I was also the only person I know who had a great Tuesday night. After we spilled onto the streets in Chat Pile’s wake and after the bus ride home and after I’d climbed into bed sometime just shy of midnight, I got a message from a friend saying, simply, “Your approach to tonight was the correct approach.” I plugged my phone into my bedside charger, turned the face down and went straight to sleep not quite aware of the reality that we were going to have to live this grift again. The week before, I’d been squeezed into the back of a Toyota RAV4 careening through the Scottish countryside from one distillery to another saying sure it was possible, I just couldn’t see it actually happening. Maybe I was just talking myself into it, maybe I was in denial; either way, we died on a bunch of pedantic hills to confirm we actually are this stupid and lazy.
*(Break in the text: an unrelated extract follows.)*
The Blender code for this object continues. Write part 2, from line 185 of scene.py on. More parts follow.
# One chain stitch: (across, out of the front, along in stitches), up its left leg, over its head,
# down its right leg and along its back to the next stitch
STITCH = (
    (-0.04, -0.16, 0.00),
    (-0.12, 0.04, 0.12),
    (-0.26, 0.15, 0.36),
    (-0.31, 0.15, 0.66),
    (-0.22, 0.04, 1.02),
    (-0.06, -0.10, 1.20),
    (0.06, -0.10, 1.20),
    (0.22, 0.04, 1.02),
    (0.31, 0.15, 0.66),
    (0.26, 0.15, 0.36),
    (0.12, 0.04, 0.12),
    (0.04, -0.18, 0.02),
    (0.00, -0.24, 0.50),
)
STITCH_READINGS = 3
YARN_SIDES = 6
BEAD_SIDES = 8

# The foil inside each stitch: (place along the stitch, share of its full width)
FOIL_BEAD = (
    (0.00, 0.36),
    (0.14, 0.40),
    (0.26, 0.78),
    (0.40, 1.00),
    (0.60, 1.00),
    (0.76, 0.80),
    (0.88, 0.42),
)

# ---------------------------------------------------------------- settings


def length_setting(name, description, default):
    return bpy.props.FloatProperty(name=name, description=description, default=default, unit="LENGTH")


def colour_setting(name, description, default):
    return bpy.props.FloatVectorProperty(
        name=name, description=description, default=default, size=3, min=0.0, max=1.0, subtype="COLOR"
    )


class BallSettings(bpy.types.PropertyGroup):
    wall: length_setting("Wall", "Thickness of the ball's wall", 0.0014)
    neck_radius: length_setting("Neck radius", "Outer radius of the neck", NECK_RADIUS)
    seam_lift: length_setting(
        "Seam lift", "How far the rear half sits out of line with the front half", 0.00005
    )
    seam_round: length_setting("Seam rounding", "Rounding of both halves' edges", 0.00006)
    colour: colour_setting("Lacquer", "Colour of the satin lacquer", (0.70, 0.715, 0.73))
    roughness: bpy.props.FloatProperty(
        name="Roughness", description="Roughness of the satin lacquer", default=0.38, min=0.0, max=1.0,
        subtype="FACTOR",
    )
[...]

The right one won.

– – –

In the days after, a grimly resigned shrug was the default response for most everyone I saw. I’m a little tired writing this even now, honestly. The daze was less pronounced than it was in 2016, though, and we were more adept at finding comfort than we used to be, more maturely numb, less cloying and lachrymatory this time around. I spent the entirety of my Wednesday locked in an office conference room overhearing debates on cars. A few days after that, I was back in Charlotte visiting my family and oldest friends and watching my younger, not youngest, brother get married. The leaves outside were finally turning the way they were supposed to, the idle grayness of later autumn finally taking hold. I read angsty, critically acclaimed books about troubled young men and watched movies in languages I don’t understand. There was football, hockey and basketball on everywhere all the time. There was the end of the racing season.
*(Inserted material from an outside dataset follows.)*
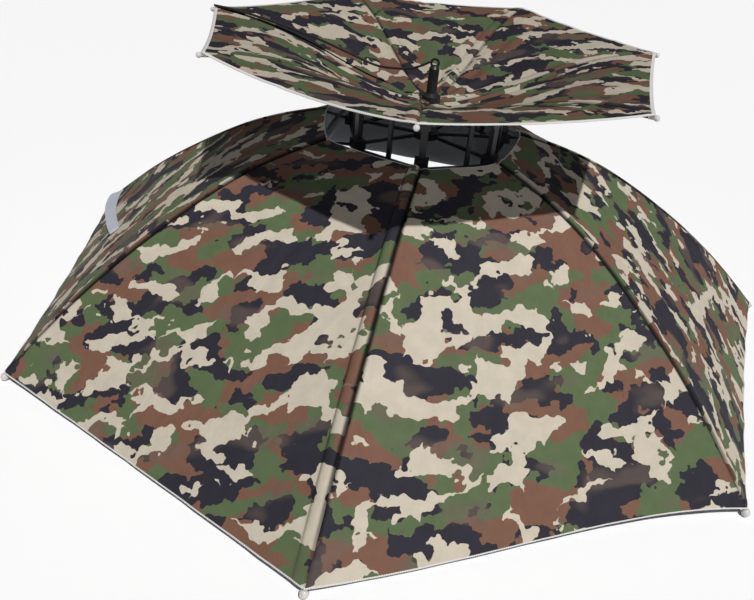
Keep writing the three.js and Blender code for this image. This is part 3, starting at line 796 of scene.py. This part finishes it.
def lower_hem(panel, share, k, inward):
    """The lower hem is drawn in and up between two ribs, and the vent's edge out."""
    lean = math.log(0.5) / math.log(panel["peak"])
    taut = panel["bow"] * bow(min(max(k, 0), 1) ** lean) * share ** 6
    move = inward * (LOWER_HEM_IN * taut - VENT_HEM_OUT * bow(k) * (1 - share) ** 6)
    return move + np.array([0, 0, LOWER_HEM_UP * taut])


def upper_hem(panel, share, k, inward):
    """The upper hem hangs a little in and down between two ribs."""
    fade = bow(k) * share ** 4
    return inward * (UPPER_HEM_IN * fade) - np.array([0, 0, panel["sag"] * fade])


def fold_set(seed, count, low, high):
    """Seeded folds of one panel: a place across, a length down, a width, a lean and a height."""
    draw = np.random.default_rng(seed)
    return [
        {
            "at": draw.uniform(0.08, 0.92),
            "from": draw.uniform(0.0, 0.8),
            "long": draw.uniform(0.12, 0.4),
            "wide": draw.uniform(4, 12),
            "lean": draw.uniform(-0.5, 0.5),
            "high": draw.uniform(low, high) * draw.choice([-1, 1]),
        }
        for _ in range(count)
    ]


LOWER_FOLDS = [fold_set(40 + i, count=16, low=0.25, high=0.9) for i in range(RIB_COUNT)]
UPPER_FOLDS = [fold_set(90 + i, count=14, low=0.6, high=1.9) for i in range(RIB_COUNT)]


def loose_folds(folds, share, k, side):
    """The height of a panel's seeded folds along one row, which fade out at its ribs."""
    lift = np.zeros(len(k))
    width = side[-1] - side[0]
    for fold in folds:
        centre = (fold["at"] - 0.5) + fold["lean"] * (share - fold["from"])
        off = (side - centre * width) / fold["wide"]
        run = (share - fold["from"]) / fold["long"]
        lift += fold["high"] * np.exp(-(off ** 2)) * math.exp(-(run ** 2))
    return lift * np.clip(np.minimum(k, 1 - k) / 0.06, 0, 1)


def lower_folds(i, share, k, side):
    """Slack in the cloth: soft folds, and small waves along the hem."""
    lift = loose_folds(LOWER_FOLDS[i], share, k, side)
    waves = np.sin(side / 11.0 + 2.1 * i) + 0.6 * np.sin(side / 6.1 + 1.3 * i)
    calm = np.clip(np.minimum(k, 1 - k) / 0.1, 0, 1)
    return lift + 0.45 * waves * calm * share ** 10


def upper_folds(i, share, k, side):
    """Folds that run out from the post, where the cloth is gathered."""
    lift = loose_folds(UPPER_FOLDS[i], share, k, side)
    gathers = np.cos(2 * math.pi * k * 3 + i) * 9.5 * share * math.exp(-((share / 0.42) ** 2))
    calm = np.clip(np.minimum(k, 1 - k) / 0.15, 0, 1)
    return lift + gathers * calm


def finish_sheet(thing, kind):
    """Hides the solids that the sheet stands for and hangs the sheet on the root."""
    nodes = [f"{kind}_panel_{i + 1}" for i in range(RIB_COUNT)]
    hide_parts(*nodes)
    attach(thing, "root")


def make_lower_canopy():
    shares = canopy_shares(LOWER_REACH - VENT_REACH, steps=58, both=True, edging=EDGING_LOWER)
    thing, panels = canopy(
        "lower_canopy", lower_rib_point, shares, LOWER_DIP, lower_hem, lower_folds, vent_hem=True,
        print_key="lower_print", print_shift=0.0, bold=1.0, shade=0.0)
    finish_sheet(thing, "lower")


def make_upper_canopy():
    shares = canopy_shares(UPPER_REACH - UPPER_HOLE, steps=44, both=False, edging=EDGING_UPPER)
    # Painted shade, 0.2 at the least, lies over the whole upper canopy as well as deeper in its creases
    thing, panels = canopy(
        "upper_canopy", upper_rib_point, shares, UPPER_DIP, upper_hem, upper_folds, vent_hem=False,
        print_key="upper_print", print_shift=UPPER_PRINT, bold=0.6, shade=0.2)
    finish_sheet(thing, "upper")


make_lower_canopy()
make_upper_canopy()

# Ribs and tips

RIB_RADIUS = 1.6
GAP = 0.3
SOLID_CLOTH = 1.2  # thickness of the frame's cloth
LOWER_GAP = 0.7  # between a lower rib and the cloth
LOWER_DROP = SOLID_CLOTH + LOWER_GAP + RIB_RADIUS  # from the cloth's upper face to a rib's middle
UPPER_DROP = SOLID_CLOTH + GAP + RIB_RADIUS
UPPER_RIB_START = 0.017
TIP_NECK = 6.0
TIP_STEPS = 8
LOWER_TIP = {"radius": 4.0, "length": 7.2}
UPPER_TIP = {"radius": 2.7, "length": 4.2}
CAGE_REACH = 93.0  # to the corners of the cage's rings
BLOCK_HALF = 6.0  # of the block at the foot of a post
SOCKET_HEIGHT = 5.5  # of a lower rib's inner end, from the foot of its post


def rib_line(point, i, drop, start, steps):
    """The middle line of a rib up to its cap's neck, the cap's place and the way it points."""
    line = []
    for share in np.linspace(start, 1, steps):
        line.append(point(i, share) - facing(point, i, share) * drop)
    along = unit(line[-1] - line[-2])
    corner = line[-1]
    while np.linalg.norm(line[-1] - corner) < TIP_NECK + GAP:
        line.pop()
    line.append(corner - along * (TIP_NECK + GAP))
    return line, corner, along


def make_rib(kind, i, line):
    name = f"{kind}_rib_{i + 1}"
    rib = mesh_object(name + "_rod", *tube(line, RIB_RADIUS, sides=14), [DARK_METAL])
    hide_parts(name)
    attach(rib, "root")


def make_tip(kind, i, corner, along, radius, length):
    """A moulded cap: a neck around the rib's end and a rounded head, flat where it stands."""
    neck = RIB_RADIUS + GAP
    rows = [(0, -TIP_NECK), (neck - 0.3, -TIP_NECK), (neck, -TIP_NECK + 0.5), (neck, GAP)]
    rows += [(neck + 0.6, GAP + 0.1), (radius * 0.86, 0.08 * length), (radius * 0.97, 0.2 * length)]
    for step in range(TIP_STEPS + 1):
        a = step / TIP_STEPS * math.pi / 2
        rows.append((max(radius * math.cos(a) ** 0.8, 0.0), length * (0.42 + 0.58 * math.sin(a))))
    rows[-1] = (0, length)
    points, faces = placed(lathe(rows, sides=28), corner, along)
    points = [np.array([p[0], p[1], max(p[2], foot_low.z / MM)]) for p in points]
    name = f"{kind}_tip_{i + 1}"
    tip = mesh_object(name + "_cap", points, faces, [TIP_PLASTIC])
    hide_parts(name)
    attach(tip, "root")


def make_ribs():
    for i in range(RIB_COUNT):
        line, corner, along = rib_line(lower_rib_point, i, LOWER_DROP, start=0, steps=60)
        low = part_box(f"cage_post_{i + 1}")[0]
        azimuth = even_azimuth(i) + math.radians(CROWN_TURN)
        reach = CAGE_REACH + BLOCK_HALF + GAP + RIB_RADIUS * 0.6
        start = np.array([
            CROWN_X + reach * math.cos(azimuth),
            CROWN_Y + reach * math.sin(azimuth),
            low.z / MM + SOCKET_HEIGHT,
        ])
        make_rib("lower", i, [start] + line)
        make_tip("lower", i, corner, along, **LOWER_TIP)
        line, corner, along = rib_line(upper_rib_point, i, UPPER_DROP, start=UPPER_RIB_START, steps=40)
        make_rib("upper", i, line)
        make_tip("upper", i, corner, along, **UPPER_TIP)


make_ribs()


def dress_cage():
    """The cage's solids keep their form, with eased edges and moulded black plastic."""
    for name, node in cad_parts.items():
        if name.startswith("cage_") or name in ("spoked_hub", "hub_post"):
            node.data.materials.clear()
            node.data.materials.append(BLACK_PLASTIC)
            ease = node.modifiers.new("eased_edges", "BEVEL")
            ease.width = 0.4 * MM
            ease.segments = 2
            ease.limit_method = "ANGLE"
            ease.angle_limit = math.radians(35)


def dress_cord():
    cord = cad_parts["rim_cord"]
    cord.data.materials.clear()
    cord.data.materials.append(CORD)


dress_cage()
dress_cord()

# Strap

STRAP_PANEL = 5
STRAP_STEPS = 48
STRAP_WIDTH = 14.0
STRAP_THICKNESS = 1.2
# Places on the strap's upper edge: share of the way from vent to hem and of the way over the panel,
# the height above the cloth, and the degrees that the lower edge stands off the cloth
STRAP_ROUTE = [
    {"share": 0.917, "over": 0.03, "lift": 1.5, "lean": 12},
    {"share": 0.915, "over": 0.08, "lift": 2.5, "lean": 33},
    {"share": 0.886, "over": 0.193, "lift": 4, "lean": 39},
    {"share": 0.846, "over": 0.308, "lift": 4, "lean": 42},
    {"share": 0.806, "over": 0.422, "lift": 2.8, "lean": 32},
    {"share": 0.77, "over": 0.524, "lift": 1.4, "lean": 6},
]


def strap_station(t):
    """The middle of the strap and the heading across it, t from 0 to 1 along the route."""
    steps = np.arange(len(STRAP_ROUTE)) / (len(STRAP_ROUTE) - 1)
    share, over, lift, lean = (
        float(smooth_table(list(zip(steps, [row[key] for row in STRAP_ROUTE])))(t))
        for key in ("share", "over", "lift", "lean")
    )

    def on_cloth(k, s):
        a, b = lower_rib_point(STRAP_PANEL, s), lower_rib_point(STRAP_PANEL + 1, s)
        return a + (b - a) * k - np.array([0, 0, sag(LOWER_DIP, s, k)])

    slope = unit(on_cloth(over, share + 0.02) - on_cloth(over, share - 0.02))
    across = unit(on_cloth(over + 0.02, share) - on_cloth(over - 0.02, share))
    face = unit(np.cross(slope, across))
    turn = math.radians(lean)
    wide = slope * math.cos(turn) + face * math.sin(turn)
    return on_cloth(over, share) + face * lift + wide * STRAP_WIDTH / 2, wide


def make_strap():
    """A woven ribbon with slightly cupped edges."""
    stations = [strap_station(t) for t in np.linspace(0, 1, STRAP_STEPS + 1)]
    across = np.linspace(-0.5, 0.5, 7)
    points, length, flat = [], 0.0, []
    for j, (middle, wide) in enumerate(stations):
        before, after = stations[max(j - 1, 0)][0], stations[min(j + 1, STRAP_STEPS)][0]
        along = unit(after - before)
        wide = unit(wide - along * np.dot(wide, along))
        face = np.cross(along, wide)
        length += np.linalg.norm(middle - before)
        flat.append(length)
        for side in (1, -1):
            for c in across:
                cup = 0.5 * (2 * c) ** 2 + 0.2 * math.sin(length / 7 + 3 * c)
                out = side * STRAP_THICKNESS / 2 - cup * 0.6
                points.append(middle + wide * STRAP_WIDTH * c + face * out)
    faces, uvs = [], []
    width = len(across)
    ring = list(range(width)) + [2 * width - 1 - k for k in range(width)]
    for j in range(STRAP_STEPS):
        for k in range(len(ring)):
            m = (k + 1) % len(ring)
            a, b = j * 2 * width, (j + 1) * 2 * width
            faces.append((a + ring[k], b + ring[k], b + ring[m], a + ring[m]))
            for station, corner in ((j, k), (j + 1, k), (j + 1, m), (j, m)):
                uvs.append((across[ring[corner] % width] * STRAP_WIDTH * MM, flat[station] * MM))
    last = STRAP_STEPS * 2 * width
    for ends in (ring, [last + v for v in reversed(ring)]):
        faces.append(tuple(ends))
        uvs.extend([(0, 0)] * len(ends))
    strap = mesh_object("closing_ribbon", points, faces, [STRAP])
    layer = strap.data.uv_layers.new(name="cut")
    layer.data.foreach_set("uv", np.array(uvs, dtype=np.float32).ravel())
    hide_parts("closing_strap")
    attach(strap, "root")


make_strap()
Everything that bothers me about MotoGP carried over from 2023 to the 2024. I still think 40 races and 20 rounds is too many; I still think the tires are too good, the aero too much; and I still think the best riders are not on the best bikes. But the cream always rises, sometimes in spite of itself, and in the modern format, the results suggest it’s clear who the two best riders have been over the past two years. There they sat atop the standings after Qatar back in March, Francesco Bagnaia and noted New York Rangers fan Jorge Martin, renewing their rivalry from the year prior. It was like 2023 never ended and the winter break had never happened.

Befitting my suspicions and the very nature of such a grueling race schedule, both riders made plenty of mistakes; hell, at one point before we left Europe for the flyaway races, some journalists were still entertaining the thought of a title threat from Enea Bastianini or Marc Marquez. But all year, I’d felt it was going to be down to Bagnaia and Martin, and my gut told me that given history both immediate and distant — the last satellite rider to win a world championship was Eddie Lawson on a Kanemoto Honda in 1989, eight years before Bagnaia was even born — it was all Pecco’s to lose. You have to imagine Ducati management felt the same way for how much they paid him to stay on, not to mention how swiftly they resorted to signing Marc and letting Jorge defect to Aprilia.
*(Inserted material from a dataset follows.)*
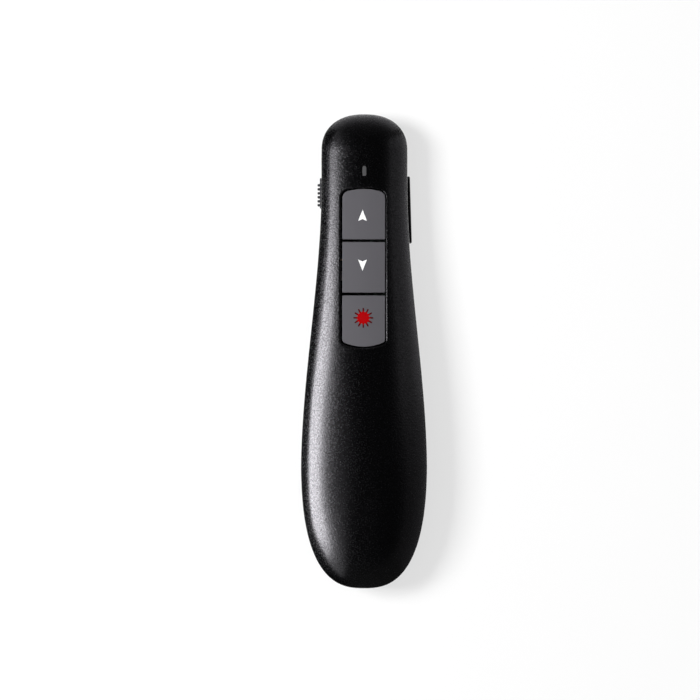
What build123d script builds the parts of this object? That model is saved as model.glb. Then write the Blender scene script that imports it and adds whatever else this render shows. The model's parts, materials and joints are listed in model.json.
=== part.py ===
from build123d import *
import math
import os

# A wireless presentation clicker, lying on its flat underside. Millimetres.
# +Y points to the nose, where the laser leaves, +Z up, out of the keys.
# +X points to the side that holds the receiver, -X to the power switch.
# The origin is on the table, under the middle of the body.

# ---- Overall form -----------------------------------------------------------------------------
LENGTH = 130.0
END_Y = LENGTH / 2
PALM_HALF_WIDTH = 17.3
NECK_HALF_WIDTH = 11.8
PALM_Y = -34.0  # from here towards the nose the width eases down to the neck's
NECK_Y = 45.3
NOSE_LENGTH = 10.0  # the ends close as superellipses of these lengths and powers
NOSE_POWER = 2.27
TAIL_LENGTH = 37.0
TAIL_POWER = 2.64

PALM_TOP = 22.5
NOSE_TOP = 16.2
NOSE_TOP_Y = 60.0  # the top line falls from the palm to here
PARTING_Z = 8.4
CROWN_DROP = 0.72  # drop scale of the crown, per half width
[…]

Here’s the moment I knew they were wrong: Jorge had been dueling with Pecco ruthlessly through the first five laps at Malaysia. It was clear he was trying to pressure the frazzled Bagnaia into a mistake, which has always been a weak point in Pecco’s form — the guy needs his bike to be perfect, and if it isn’t, he struggles, gets distracted, makes mistakes, can’t fight back. For the past couple of years, that hasn’t been as much of a problem because he’s gotten it perfect enough to put away his rivals, who either were worse or riding worse bikes.

But Martin looked different this year, still doing his Saturday sprint thing but also (mostly) staying on the bike come the full Sunday races. And on this Sunday at Sepang, after unsuccessfully trying to unsettle Pecco, Jorge gave it a lap to breathe, reassessed the situation and rode out the remainder of the race to finish second. He didn’t really need to fight Bagnaia at the start, but the fact that he had the awareness to not keep pushing was when I realized he actually, finally did have the more mature head on his shoulders everyone in the paddock had been talking about all season. All he had to do was ride out the laps in Valencia, not doing anything that would get him into trouble, and it was all his.

On one side of November 8th, the steady normalcy of the past four years; on the other, worlds upended. We got an election, we got flooding in Valencia that meant MotoGP would actually finish out the year in a hastily assembled round at Barcelona where the surface needs repaving. We got disasters, sure, life- and livelihood-threatening ones the likes of which we already know and some of which we can only sort of understand the implications of for now, and blahblahblah … but we also got solace and triumph. Look here, look closer, hang on a minute: Chat Pile still slays live. Cars have been voted on, awards cast. Brian is married. Reading Rob Doyle still clears the mind. If all you’re doing is watching them, sports are a balm. And a satellite MotoGP rider beat the monolithic might of the factory and his greatest rival on his way out the door, taking the #1 plate and two fingers flipped up in reverse on his way out the door.

It isn’t nothing. And it doesn’t matter what happens to Jorge Martin at Aprilia, really; for the rest of his life, he can live with the satisfaction of proving he deserved that second factory seat at Ducati every bit as much as Marc Marquez does. It wasn’t just a twist of schadenfreude and it wasn’t a mere moral victory. The right one won.